Num dos episódios que consta no processo, um dirigente sindical foi brutalmente espancado depois de um comício do Partido Comunista Português (PCP)3. A agressão levou quase à sua morte, deixando lesões cerebrais e traumas para a vida. Ao que tudo indica nesse ataque esteve envolvido o guarda prisional (agente penitenciário). Num outro episódio, um militante antifascista foi insultado e agredido em pleno aeroporto da cidade do Porto.

Em Portugal, de uma forma inédita desde da revolução dos cravos de 1974, a extrema-direita tem-se reagrupado e fortalecido. O neofascismo, no final do ano passado, chegou pela primeira vez ao parlamento através da eleição de André Ventura do Partido Chega; a extrema-direita tem-se construído nas redes sociais com Fake News, páginas de propaganda e perfis falsos; tem-se infiltrado e dirigido abertamente setores das forças policiais, como demonstra o aparecimento do Movimento Zero4; e a Cofina, um dos principais grupos de media no país, tem apoiado este projeto reaccionário. Assim, num momento em que o neofascismo se reorganiza no país e no mundo, este processo judicial poderá ter um importante impacto e, quem sabe, motivar outras investigações.

Recentemente, Mário Machado apelava para que seus companheiros, que agora são militantes do partido Chega, não revelassem terem pertencido no passado a organizações neonazis5. O partido de André Ventura, que teve um enorme financiamento desconhecido e agora tem assento parlamentar, tem reagrupado a extrema-direita antiga, nova, institucional e violenta num só projeto. E, apesar de ser um partido de “cara lavada” e seu líder negar a ligação a grupos nazis, são várias as notícias que comprovam que este tem sido integrado por ex-dirigentes e centenas de militantes de organizações declaradamente fascistas e nazis, incluindo ex-membros de um grupo fundado por Mário Machado, a Nova Ordem Social (NOS) ou do Partido Nacional Renovador (PNR), uma organização salazarista6.

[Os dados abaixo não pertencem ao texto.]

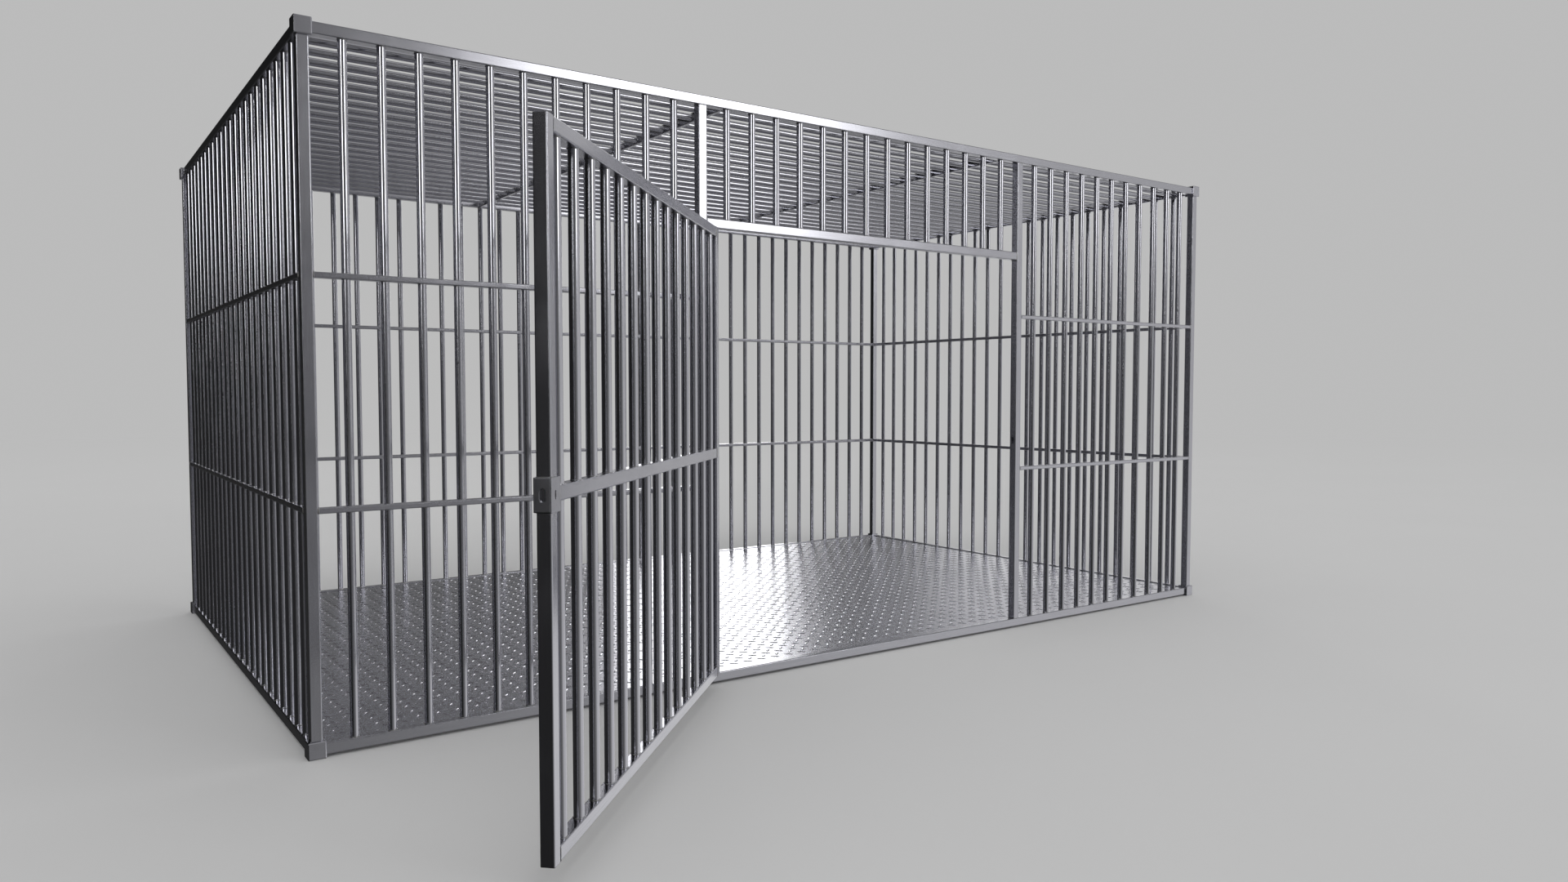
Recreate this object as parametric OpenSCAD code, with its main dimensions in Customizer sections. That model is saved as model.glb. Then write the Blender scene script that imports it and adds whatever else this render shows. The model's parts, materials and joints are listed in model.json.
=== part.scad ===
// Walk-in kennel cage: square tube frame, round bars, tread plate floor, one barred door with a lock.
// Millimetres, +Z up. The origin is at the centre of the plan, on the ground.
// The front, with the door, faces -Y. The door's hinge side is to the left, at -X.

/* [Cage] */
// Width of the cage along X, over the corner sleeves
cage_w = 5100; // [4600:10:5600]
// Depth of the cage along Y, over the corner sleeves
cage_d = 3030; // [2600:10:3400]
// Height of the cage, over the corner sleeves
cage_h = 2500; // [2300:10:2800]

/* [Tubes] */
// Side of the square tube in the posts and rails
tube = 40; // [36:1:44]
// Radius of the tube's long edges
tube_edge = 4; // [2:0.5:5]
// Wall of every tube
tube_wall = 3; // [2:0.5:3]
// Radius of the tubes' inner corners
tube_inner_edge = 2; // [1:0.5:3]
// Side of the cube-shaped sleeve at each corner
sleeve = 60; // [56:1:64]
// Width of the bevel on the sleeve's edges
sleeve_edge = 3; // [1.5:0.5:5]
// Thin side of the flat tube in the mid rails and roof cross rails
flat_tube = 20; // [18:1:24]

/* [Bars] */
// Diameter of every bar
bar_d = 30; // [24:1:32]
// Wall of every bar, which is a round tube
bar_wall = 2; // [1.5:0.5:3]
// Equal spaces across the front and back, which set the pitch of their bars
front_spaces = 39; // [39:1:39]
// Equal spaces across each side, which set the pitch of the side bars and roof bars
side_spaces = 23; // [20:1:24]
// Bars in each front bay, beside the door
bay_bars = 11; // [11:1:11]

/* [Rails] */
// Height of the middle of the lower mid rails
low_rail_z = 850; // [700:10:950]
// Height of the middle of the upper mid rails
high_rail_z = 1650; // [1500:10:1750]
// Height of the underside of the transom over the door
transom_z = 1945; // [1900:5:2000]

/* [Floor] */
// Height of the top of the floor plate
floor_z = 45; // [44:0.5:46]
// Thickness of the floor plate
floor_t = 5; // [3:0.5:6]
// Equal spaces between the joists across the width
joist_spaces = 10; // [10:2:14]
// Height of the feet under the joists
foot_h = 10; // [8:1:12]
// Side of each square foot
foot_side = 60; // [40:5:80]

/* [Door] */
// Angle by which the door stands open
door_open = 135; // [0:1:170]
// Gap between the door and each jamb
side_gap = 12; // [10:1:14]
// Gap under the door
bottom_gap = 10; // [8:1:14]
// Gap over the door
top_gap = 8; // [6:1:12]
// Height of the lock and of the middle of the door's mid rail
lock_z = 1000; // [950:10:1050]

/* [Hinges] */
// Distance of the hinge axis behind the jamb's inner face, along X
axis_back = 4; // [3:0.5:6]
// Radius of the hinge knuckles
knuckle_r = 9; // [8.5:0.1:9.2]
// Radius of the hinge pins
pin_r = 5; // [4:0.5:6]
// Radial clearance of the pins in the door's knuckles
pin_play = 0.05; // [0.02:0.01:0.1]
// Height of one hinge over its three knuckles
hinge_h = 120; // [90:1:150]
// Gap between one knuckle and the next
knuckle_gap = 1; // [0.5:0.1:2]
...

Esperemos que este processo no tribunal possa desvendar a ligação que existe entre os grupos mais violentos da extrema-direita e suas estruturas mais institucionais, como por exemplo, o partido Chega e seus dirigentes; assim como denunciar a perigosa conexão que os neofascistas têm com setores das forças policiais. Neste sentido, este megaprocesso se for levado de forma corajosa pode ser um pequeno golpe ao futuro da reorganização da extrema-direita em Portugal.